Quite what form that action might take, and the remedy available is not entirely clear, and would depend on the circumstances.
Once the landlord has granted a licence permitting what would otherwise be a breach of covenant, a lessee cannot make the request for enforcement effectually. Thus the need to make the request is dispensed with; and the landlord has broken his own contract because he is no longer able to fulfil the request.
But in such circumstances
the landlord has power to license what would otherwise be a breach of covenant; but commits a breach of clause 3.19 in doing so. The landlord has no obligation to inform the body of lessees in advance of what it proposes to do. If a lessee wishes to enforce clause 3.19 against the landlord she has a right of action. If the landlord has already granted the licence and it has been acted upon then the landlord will be unable to enforce the covenant (whether by injunction, forfeiture or damages) as regards what has been licensed. In that event the lessee’s only remedy against the landlord under clause 3.19 will be in damages for breach of that covenant.
On the other hand
Where the licence has not been granted, or if granted has not been acted upon, it is possible that the court might grant an injunction either preventing the grant, or requiring the licence to be undone. But before deciding whether to grant that remedy the court would have to consider what the lessee’s objections were to the grant of the licence. If they were bad reasons, or no reasons at all, that would be a powerful factor militating against the grant of an injunction.
Appealed granted in part (though the decision appealed is not set out).

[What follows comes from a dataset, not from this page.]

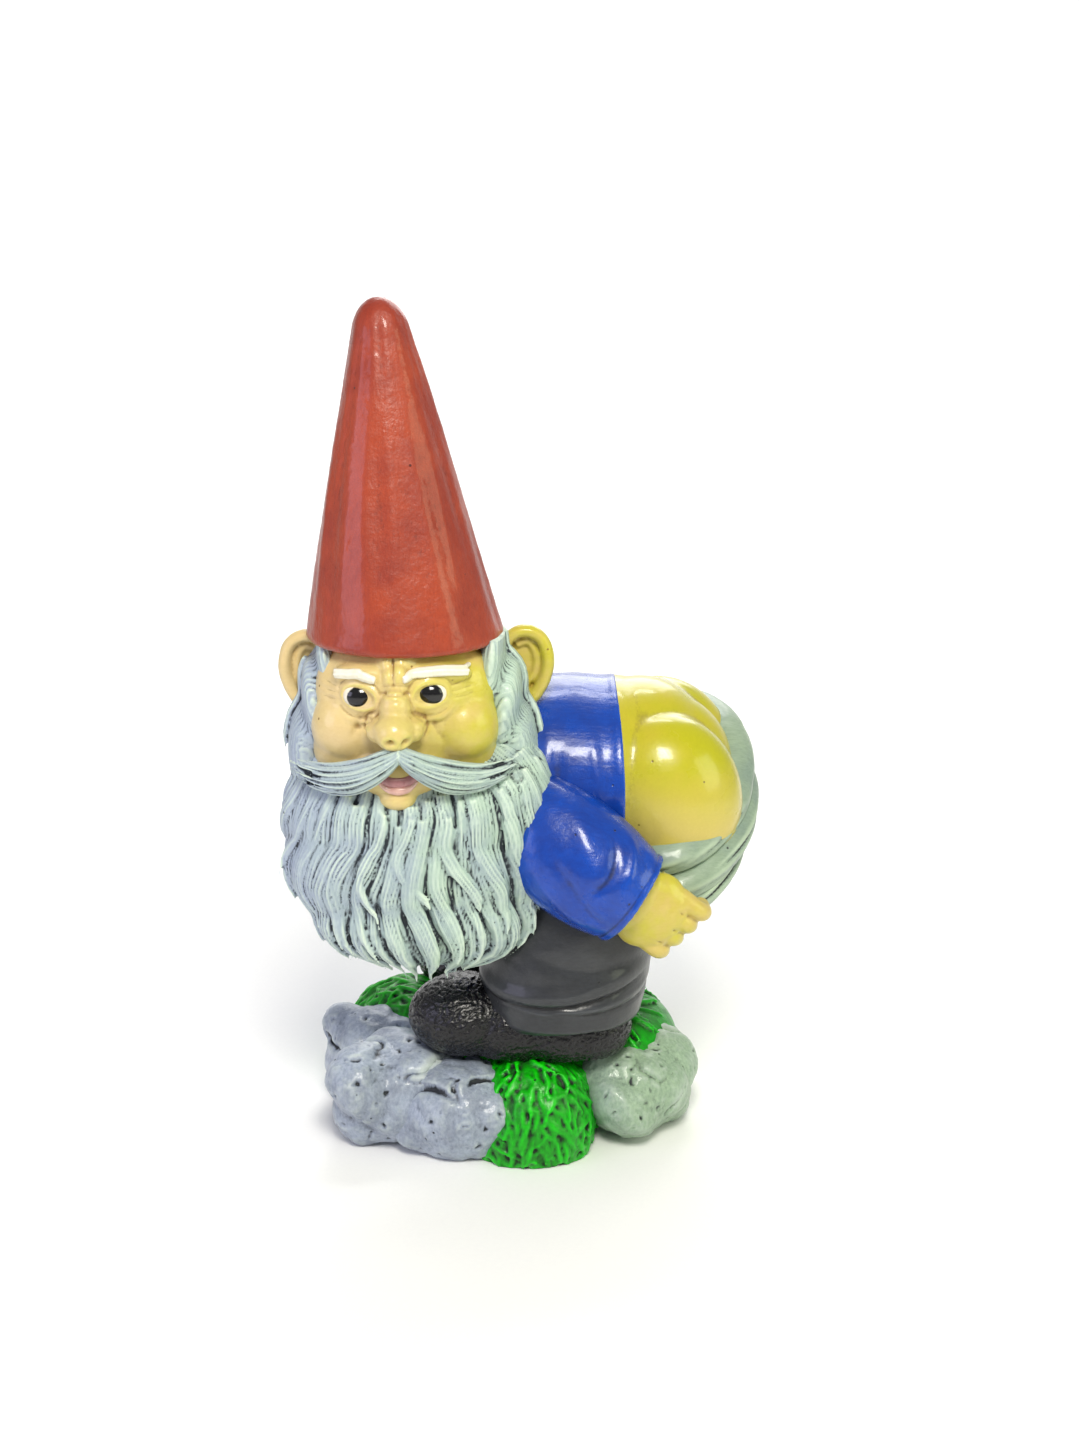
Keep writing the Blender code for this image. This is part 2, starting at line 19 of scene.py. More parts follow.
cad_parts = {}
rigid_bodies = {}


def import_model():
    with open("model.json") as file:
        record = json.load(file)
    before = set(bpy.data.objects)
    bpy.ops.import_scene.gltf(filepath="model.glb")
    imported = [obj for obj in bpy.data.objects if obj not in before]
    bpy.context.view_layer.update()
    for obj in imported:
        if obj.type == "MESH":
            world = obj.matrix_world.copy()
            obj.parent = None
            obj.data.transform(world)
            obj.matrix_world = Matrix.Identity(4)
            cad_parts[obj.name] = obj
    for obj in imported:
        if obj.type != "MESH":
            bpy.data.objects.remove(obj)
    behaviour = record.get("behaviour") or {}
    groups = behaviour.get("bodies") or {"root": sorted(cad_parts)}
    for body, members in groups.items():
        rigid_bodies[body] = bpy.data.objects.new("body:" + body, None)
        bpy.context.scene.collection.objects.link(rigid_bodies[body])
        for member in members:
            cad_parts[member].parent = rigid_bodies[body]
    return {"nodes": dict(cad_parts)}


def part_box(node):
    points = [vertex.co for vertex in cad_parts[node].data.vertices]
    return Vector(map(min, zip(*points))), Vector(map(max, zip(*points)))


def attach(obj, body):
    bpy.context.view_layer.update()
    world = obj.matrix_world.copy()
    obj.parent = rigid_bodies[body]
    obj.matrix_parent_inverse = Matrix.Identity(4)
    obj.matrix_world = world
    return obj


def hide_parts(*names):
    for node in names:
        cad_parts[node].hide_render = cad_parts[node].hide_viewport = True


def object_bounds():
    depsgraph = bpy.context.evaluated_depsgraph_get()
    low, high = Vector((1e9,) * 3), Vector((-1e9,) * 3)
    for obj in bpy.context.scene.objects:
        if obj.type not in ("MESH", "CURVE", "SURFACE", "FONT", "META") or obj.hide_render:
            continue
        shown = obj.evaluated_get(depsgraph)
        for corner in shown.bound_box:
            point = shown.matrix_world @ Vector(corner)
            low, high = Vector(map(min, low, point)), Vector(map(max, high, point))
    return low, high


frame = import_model()
cad_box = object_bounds()
print("nodes:", len(frame["nodes"]), "box:", [tuple(round(c, 3) for c in corner) for corner in cad_box])

# %% [markdown]
# ## Camera
#
# The figure is seen from its left side, a little from above, from about a metre and a half. A lens of
# 51 mm gives a mild perspective: the mound's far side looks only slightly smaller than the near one.

# %% Camera
view = bpy.data.objects.new("camera", bpy.data.cameras.new("camera"))
bpy.context.scene.collection.objects.link(view)
view.location = (0.013, -1.400, 0.700)
view.rotation_euler = (Vector((0.013, 0, 0.2985)) - view.location).to_track_quat("-Z", "Y").to_euler()
view.data.lens = 50.8
bpy.context.scene.camera = view
print("camera", [round(c, 3) for c in view.location])

# %% [markdown]
# ## Working like a modeller
#
# Clay is built up from lumps and rolls that are pressed into one mass. In Blender that is a few
# ellipsoids and swept rolls, joined, given one skin by a voxel Remesh, and smoothed. After that,
# lines are drawn in and ridges are raised with a tool, which here moves the points near a path along
# their normals, with a soft edge, as the Draw brush does.


# %% Lumps
def pick(*pieces):
    """Selects only these pieces, and makes the first one active."""
    bpy.ops.object.select_all(action="DESELECT")
    for piece in pieces:
        piece.select_set(True)
    bpy.context.view_layer.objects.active = pieces[0]


def lump(centre, size, turn=(0, 0, 0)):
    """An ellipsoid of clay, with half sizes in metres and turns in degrees."""
    bpy.ops.object.select_all(action="DESELECT")
    angles = [math.radians(angle) for angle in turn]
    bpy.ops.mesh.primitive_uv_sphere_add(segments=32, ring_count=20, location=centre, rotation=angles)
    made = bpy.context.object
    made.scale = size
    bpy.ops.object.transform_apply(location=True, rotation=True, scale=True)
    return made


print("pick and lump ready")


# %% Rolls
def smooth_path(points, count):
    """A soft line through the points (Catmull-Rom), as an array of that many spots."""
    points = np.array(points, float)
    padded = np.vstack([2 * points[0] - points[1], points, 2 * points[-1] - points[-2]])
    spots = []
    for share in np.linspace(0, len(points) - 1, count):
        k = min(int(share), len(points) - 2)
        t = share - k
        a, b, c, d = padded[k : k + 4]
        spots.append(
            0.5
            * (
                2 * b
                + (c - a) * t
                + (2 * a - 5 * b + 4 * c - d) * t * t
                + (3 * b - a - 3 * c + d) * t**3
            )
        )
    return np.array(spots)


def unit(rows):
    """Rows scaled to length 1."""
    return rows / np.maximum(np.linalg.norm(rows, axis=-1, keepdims=True), 1e-12)


def roll(path, facing, half_width, half_thickness, sides=10, name="roll"):
    """A roll of clay along a path. facing is which way its flat top looks, at each spot or once for all."""
    path = np.array(path, float)
    count = len(path)
    facing = np.broadcast_to(np.array(facing, float), (count, 3))
    half_width = np.broadcast_to(half_width, (count,))
    half_thickness = np.broadcast_to(half_thickness, (count,))
    along = unit(np.gradient(path, axis=0))
    across = unit(np.cross(along, facing))
    top = unit(np.cross(across, along))
    turns = np.arange(sides) * 2 * math.pi / sides
    rings = (
        path[:, None]
        + across[:, None] * (np.cos(turns)[None, :, None] * half_width[:, None, None])
        + top[:, None] * (np.sin(turns)[None, :, None] * half_thickness[:, None, None])
    )
    spots = np.vstack([rings.reshape(-1, 3), path[:1], path[-1:]])
    first, last = count * sides, count * sides + 1
    faces = []
    for k in range(count - 1):
        for s in range(sides):
            after = (s + 1) % sides
            faces.append(
                (k * sides + s, k * sides + after, (k + 1) * sides + after, (k + 1) * sides + s)
            )
    for s in range(sides):
        after = (s + 1) % sides
        faces.append((first, after, s))
        faces.append((last, (count - 1) * sides + s, (count - 1) * sides + after))
    mesh = bpy.data.meshes.new(name)
    mesh.from_pydata(spots.tolist(), [], faces)
    made = bpy.data.objects.new(name, mesh)
    bpy.context.scene.collection.objects.link(made)
    return made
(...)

The issue of remedy remitted to the County Court.
Comment
This is very interesting indeed. Such ‘enforceability’ clauses, promising equivalent clauses in all leases and for the landlord to enforce them at lessee’s request (with or without an indemnity for costs) are not uncommon. But they have, in general, been regarded of very limited use if a freeholder simply refused or ignored such a request.
Now this judgment suggests that for absolute prohibition clauses (such as limited user clauses, for example), a landlord either licensing a breach, prospectively licensing a breach or – more commonly – effectively waiving a breach by not doing anything – the landlord may well be in breach of the enforceability clause and the leaseholder(s) who object to the breach may be able to take action on that breach.
On waiver, the Court of Appeal judgment ended:
I would grant a declaration to the effect that the waiver by the landlord of a breach of covenant by a lessee or the grant of a licence to commit what would otherwise be a breach of covenant would amount to a breach of (the ‘enforceability’) of the lease.
Some immediate uses of this spring to mind, in particular, where the landlord has failed to take action or permitted short let/airbnb use of a leasehold flat, in breach of a restricted user clause, and ignored the other leaseholders’ protests. Where there is such an ‘enforceability’ clause, the offended leaseholders may well have a cause of action against the landlord.
Quite how this plays out in extent, and the nature of remedies possible, we will have to see. But the potential is very, very interesting.